|This article is part of UnNews||Truth doesn't "live here" — It's just camping out|
29 March 2012
RADIUMDALE, Idaho -- After firing his entire campaign staff since he ran out of money, Newt Gingrich was heard screaming from across the street that he doesn't need you, he doesn't need anybody.
The former House speaker, whose viability as the Republican candidate in this year's presidential election is seen as dropping by the day, is now his own publicist, stylist, campaign bus driver, cook, mechanic, sound and video technician, and launderer. The final members of his staff were thrown out of the campaign office at midnight Tuesday while being pelted with Gingrich 2012 buttons.
Alone, Gingrich has taken to the road in his campaign bus, driving with one hand while throwing campaign leaflets out the window with the other over thousands of miles of highway. Police officers have avoided pulling him over and ticketing him for littering out of sheer pity.
"I don't need ANY of you," Gingrich announced to a group of confused middle school students waiting for the bus at Radiumdale Junior High. "I can be president. I CAN BE PRESIDENT." When the school doors opened he blocked the doorway and began yelling "Come on! $2.50 a gallon for gasoline! Why isn't that enough? Why don't people like me!?" He then began to cry as the kids threw spitballs at him.

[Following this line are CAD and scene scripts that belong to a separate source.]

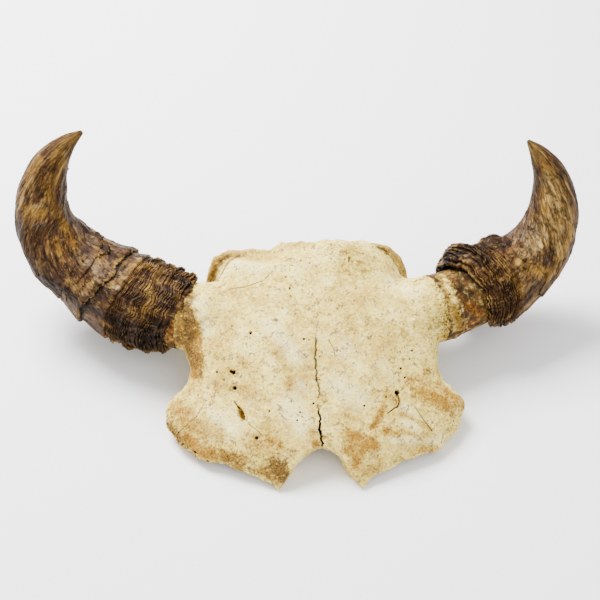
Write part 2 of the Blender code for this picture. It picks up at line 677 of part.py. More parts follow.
def horn_sheath(side):
    """The horn itself: stepped growth layers at the mouth, a fluted point, and a socket over the core."""
    mouth, end = SHEATH_MOUTH[side], spine_length(side)
    pitch = LAYER_PITCH[side]
    layered = LAYERS[side] * pitch

    def wavy_at(distance):
        return max(0.0, 1 - (distance - mouth) / (layered * WAVE_FADE))

    rings = []
    bottom = mouth + SOCKET_DEPTH + GAP
    for k in range(SOCKET_RINGS + 1):
        share = k / SOCKET_RINGS
        distance = bottom + (mouth - bottom) * share
        wall = core_radius(distance) + GAP + SOCKET_WIDEN * share ** 3
        lip = LIP_FLARE[side] * LIP_INSIDE * share ** 2
        rings.append(horn_ring(side, distance, lambda angle: wall + lip * max(0.0, math.cos(angle)),
                               share ** 2))
    for k in range(LAYERS[side]):
        near, far = mouth + k * pitch, mouth + (k + LAYER_SHARE) * pitch
        step = LAYER_STEP * (1 - LAYER_FADE * k / LAYERS[side])
        narrow = sheath_surface(side, far)
        rings.append(horn_ring(side, near, sheath_surface(side, near), wavy_at(near)))
        rings.append(horn_ring(side, far, lambda angle: narrow(angle) - step, wavy_at(far)))
    distance = mouth + layered
    while distance < end - TIP_ROOM:
        rings.append(horn_ring(side, distance, sheath_surface(side, distance), wavy_at(distance)))
        share = (distance - mouth) / (end - mouth)
        distance += RING_STEP + RING_GROWTH * interpolate(SHEATH_RADII[side], share)
    rings.append(horn_ring(side, end, sheath_surface(side, end)))
    return loft(f"horn_sheath_{side}", rings)


def rest_matrix():
    """From the skull frame, in millimetres, to the resting pose in metres, before centring."""
    return Matrix.Scale(MM, 4) @ Matrix.Translation((0, 0, REST_DROP)) @ Matrix.Rotation(REST_TILT, 4, "X")


def table_block():
    """The space under the table top, as a cutter in the skull frame."""
    undo = Matrix.Rotation(-REST_TILT, 4, "X") @ Matrix.Translation((0, 0, -REST_DROP))
    corners = ((-400, -300), (400, -300), (400, 500), (-400, 500))
    return prism("table", corners, -100, 0, undo)


def main():
    clear_scene()
    cores = [horn_core(side) for side in SPINES]
    sheaths = [horn_sheath(side) for side in SPINES]
    finishes = ((bones(), material("bleached_bone", BONE_COLOUR, 0.75)),
                (cores, material("stained_bone", BROWN_BONE, 0.7)),
                (sheaths, material("horn", HORN_COLOUR, 0.6)))
    placed = [item for items, _ in finishes for item in items]
    for items, finish in finishes:
        for item in items:
            item.data.transform(rest_matrix())
            item.data.materials.clear()
            item.data.materials.append(finish)
    xs = [v.co.x for item in placed for v in item.data.vertices]
    ys = [v.co.y for item in placed for v in item.data.vertices]
    centre = Vector(((min(xs) + max(xs)) / 2, (min(ys) + max(ys)) / 2, 0))
    for item in placed:
        item.data.transform(Matrix.Translation(-centre))
        item.data.update()
        item.data.shade_smooth()
        item.data.set_sharp_from_angle(angle=math.radians(40))


if __name__ == "__main__":
    main()
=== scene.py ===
import math
from contextlib import contextmanager
import bpy
import numpy as np
from mathutils import Matrix, Vector
from mathutils.bvhtree import BVHTree
from mathutils.kdtree import KDTree


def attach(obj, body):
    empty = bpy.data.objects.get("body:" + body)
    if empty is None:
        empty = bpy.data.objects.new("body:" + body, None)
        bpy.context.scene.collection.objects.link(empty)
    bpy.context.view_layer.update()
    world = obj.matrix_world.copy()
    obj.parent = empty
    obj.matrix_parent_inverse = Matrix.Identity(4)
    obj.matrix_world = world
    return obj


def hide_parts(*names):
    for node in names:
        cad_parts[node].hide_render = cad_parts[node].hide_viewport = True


# Half a bison skull on a pale table: weathered bone, stained horn cores and flaking horn sheaths.
# Lengths are in metres, except in the dictionaries that say millimetres. Right and left are the animal's.

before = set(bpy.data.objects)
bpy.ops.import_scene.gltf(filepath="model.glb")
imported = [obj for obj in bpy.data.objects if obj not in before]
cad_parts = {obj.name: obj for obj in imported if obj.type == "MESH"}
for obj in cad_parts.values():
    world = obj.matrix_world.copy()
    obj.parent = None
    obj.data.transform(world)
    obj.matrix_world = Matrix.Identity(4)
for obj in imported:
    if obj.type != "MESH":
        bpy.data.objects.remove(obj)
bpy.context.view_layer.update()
mm = 0.001


# Small helpers

def toLinear(hexText):
    # an sRGB hex value as linear red, green, blue, alpha
    parts = [int(hexText[i:i + 2], 16) / 255 for i in (1, 3, 5)]
    return tuple(p / 12.92 if p <= 0.04045 else ((p + 0.055) / 1.055) ** 2.4 for p in parts) + (1.0,)


def selectOnly(piece):
    bpy.ops.object.select_all(action="DESELECT")
    piece.select_set(True)
    bpy.context.view_layer.objects.active = piece


@contextmanager
def editing(piece, select="SELECT"):
    # mesh operators run inside it, on all of the piece unless something else is selected
    selectOnly(piece)
    bpy.ops.object.mode_set(mode="EDIT")
    if select:
        bpy.ops.mesh.select_all(action=select)
    yield
    bpy.ops.object.mode_set(mode="OBJECT")


def applyModifier(piece, kind, **settings):
    selectOnly(piece)
    modifier = piece.modifiers.new(kind, kind)
    for name, value in settings.items():
        setattr(modifier, name, value)
    bpy.ops.object.modifier_apply(modifier=modifier.name)


def readVectors(mesh, kind="co"):
    flat = np.empty(len(mesh.vertices) * 3, np.float32)
    mesh.vertices.foreach_get(kind, flat)
    return flat.reshape(-1, 3).astype(float)


def writePoints(mesh, points):
    mesh.vertices.foreach_set("co", points.astype(np.float32).ravel())
    mesh.update()


def paint(mesh, name, values):
    # one number per point of the mesh, which the material reads by its name
    made = mesh.attributes.get(name) or mesh.attributes.new(name, "FLOAT", "POINT")
    made.data.foreach_set("value", np.clip(values, 0, 1).astype(np.float32))


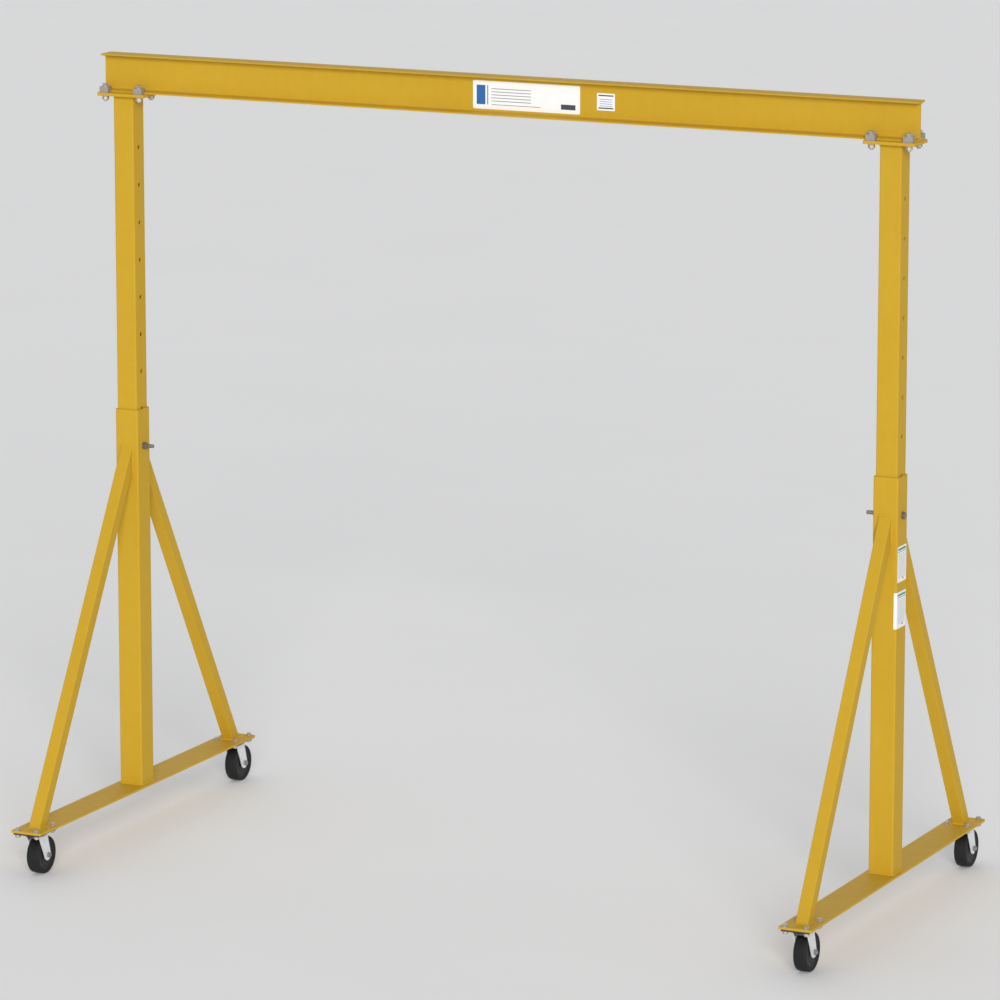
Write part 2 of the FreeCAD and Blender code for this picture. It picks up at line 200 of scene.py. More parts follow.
def enamelFinish():
    finish = Finish(
        "yellowEnamel", Specular_IOR_Level=enamel["shine"], IOR=1.45, Coat_Roughness=enamel["coatRough"],
    )
    spot = finish.spot()
    drift = finish.noise(spot, enamel["drift"], 2)
    mottle = finish.noise(spot, enamel["mottle"], 5, 0.6)
    runs = finish.noise(finish.spot((1, 1, 0.06)), enamel["runs"], 3)
    peel = finish.noise(spot, enamel["peel"], 2, 0.5)
    speck = finish.cells(spot, enamel["speck"])
    thin = finish.between(drift * 0.45 + mottle * 0.35 + runs * 0.2, 0.38, 0.66)
    colour = finish.colourMix(thin, enamel["colour"], enamel["thin"])
    # dust settles on what faces up
    settled = finish.between(finish.upward(), 0.55, 0.98) * finish.between(mottle, 0.36, 0.72)
    colour = finish.colourMix(settled * enamel["settled"], colour, enamel["dust"])
    # small knocks show steel along the sharpest edges
    rounded = finish.softEdge(enamel["edge"])
    ridge = 1 - finish.dot(rounded, finish.trueNormal())
    chips = finish.between(finish.noise(spot, enamel["chip"], 6, 0.7), *enamel["chipped"])
    knock = chips * finish.between(ridge, 0.03, 0.12)
    colour = finish.colourMix(knock, colour, enamel["steel"])
    gloss = enamel["rough"] + 0.05 * mottle + 0.04 * settled + 0.2 * knock
    height = peel * 0.75 + mottle * 0.15 + speck * 0.06 - knock
    return finish.shade(
        Base_Color=colour,
        Roughness=gloss,
        Metallic=knock * 0.7,
        Coat_Weight=enamel["coat"] - 0.01 * settled,
        Normal=finish.relief(height, enamel["relief"], 0.7, rounded),
    )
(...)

Gingrich has been campaigning heavily in the tri-state area while he tries to figure out how to change the flat on his bus. Early reports indicate he may be in the mid-west for some time, and other patrons at the Radiumdale Go-Go Gas, where the bus is parked, report that he can be heard in the evenings cursing at the tire and yelling that he's the new Ronald Reagan. Regular patrons report that they can no longer meet his gaze.
Just before press time, the Romney campaign bus pulled through town, slowed down as it passed the Go-Go Gas, where Gingrich was sleeping on packs of road salt, and then sped up again.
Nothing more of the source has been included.